Rookie of the Year and twice a race winner during his second full season in 1993 (Charlotte’s Coca-Cola 600 and the inaugural Brickyard 400 at Indianapolis), Jeff Gordon was the new star of stock car racing. That was confirmed in 1995 when the 24 year old won seven times to withstand late-season pressure from Dale Earnhardt and clinch his first Winston Cup title at the final round.

Gordon just lost the 1996 title to team-mate Terry Labonte despite outscoring him 10 victories to two but he was now the undoubted man to beat. He became the youngest Daytona 500 winner to that date in 1997 and beat Dale Jarrett and Mark Martin in a three-way championship showdown at Atlanta.
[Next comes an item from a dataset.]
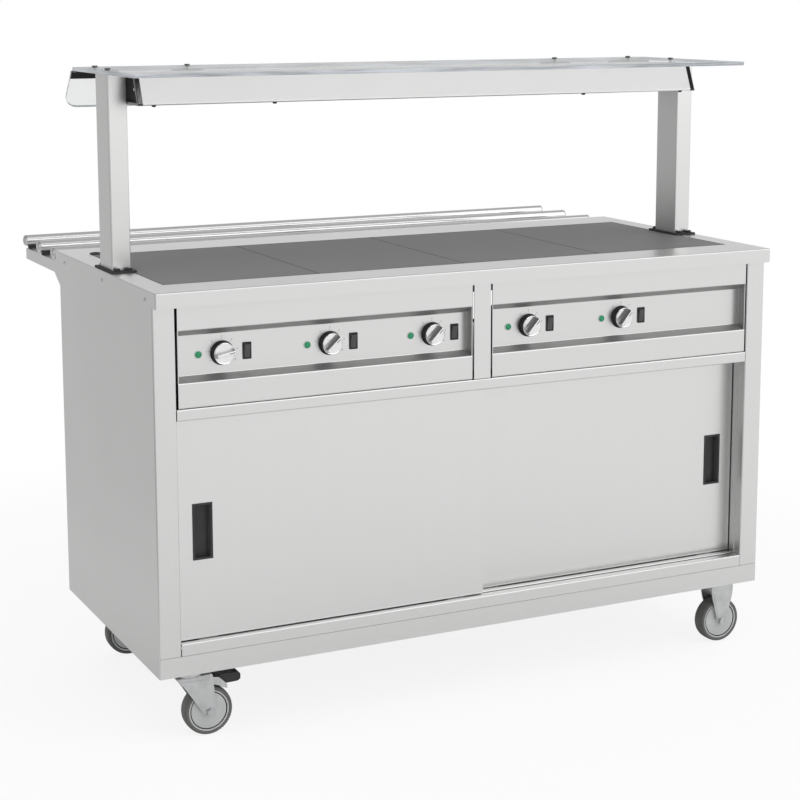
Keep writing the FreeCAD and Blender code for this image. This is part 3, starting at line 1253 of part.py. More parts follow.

He retained the title in dominant fashion in 1998 when 13 victories included further Coca-Cola 600 and Brickyard 400 successes. Despite winning more races than anyone else (seven), Gordon was only sixth in 1999 and he then dropped to ninth at the start of the next year.

Fourth Winston Cup title

But he bounced back to take the championship lead in July 2001 as he stormed to a fourth Winston Cup title when joined at Hendrick Motorsports by Jimmie Johnson for the first time. Gordon has co-owned Johnson’s car since 2002 during which time they have largely proved complimentary but competitive team-mates.

However, fourth for the next two seasons and third in 2004, Gordon was gradually usurped as NASCAR’s dominant force by Johnson who won the title from 2006 to 2010 in an unprecedented period of domination.

Gordon was runner-up in 2007 although he endured winless campaigns in 2008 and 2010. He returned to form in 2011 and won three times to qualify for the Chase for the Cup once more (the only time he has failed to do so was 2005 when 11th overall). However, his speed and consistency deserted him during that 10-race championship play-off and Gordon slumped to eighth in the final points.

Final racing years

Gordon rolled during the 2012 Budweiser Shootout at Daytona before winning the rain-shortened Pennsylvania 400 at Pocono. He then finished second at Richmond to make the Chase once more. However, Gordon was docked points and fined $100,000 for deliberately driving into Clint Bowyer after he was nudged into the wall during Phoenix’s penultimate round. Gordon then beat Bowyer to win the final race at Homestead and secure 10th in the standings.

Sixth for the next two seasons, Gordon announced that he was retiring from racing at the end of the 2015 NASCAR season. He qualified for the Championship Four final round at Homestead that would decide that year's title. In the event, he finished the in sixth position and was third in the final championship standings.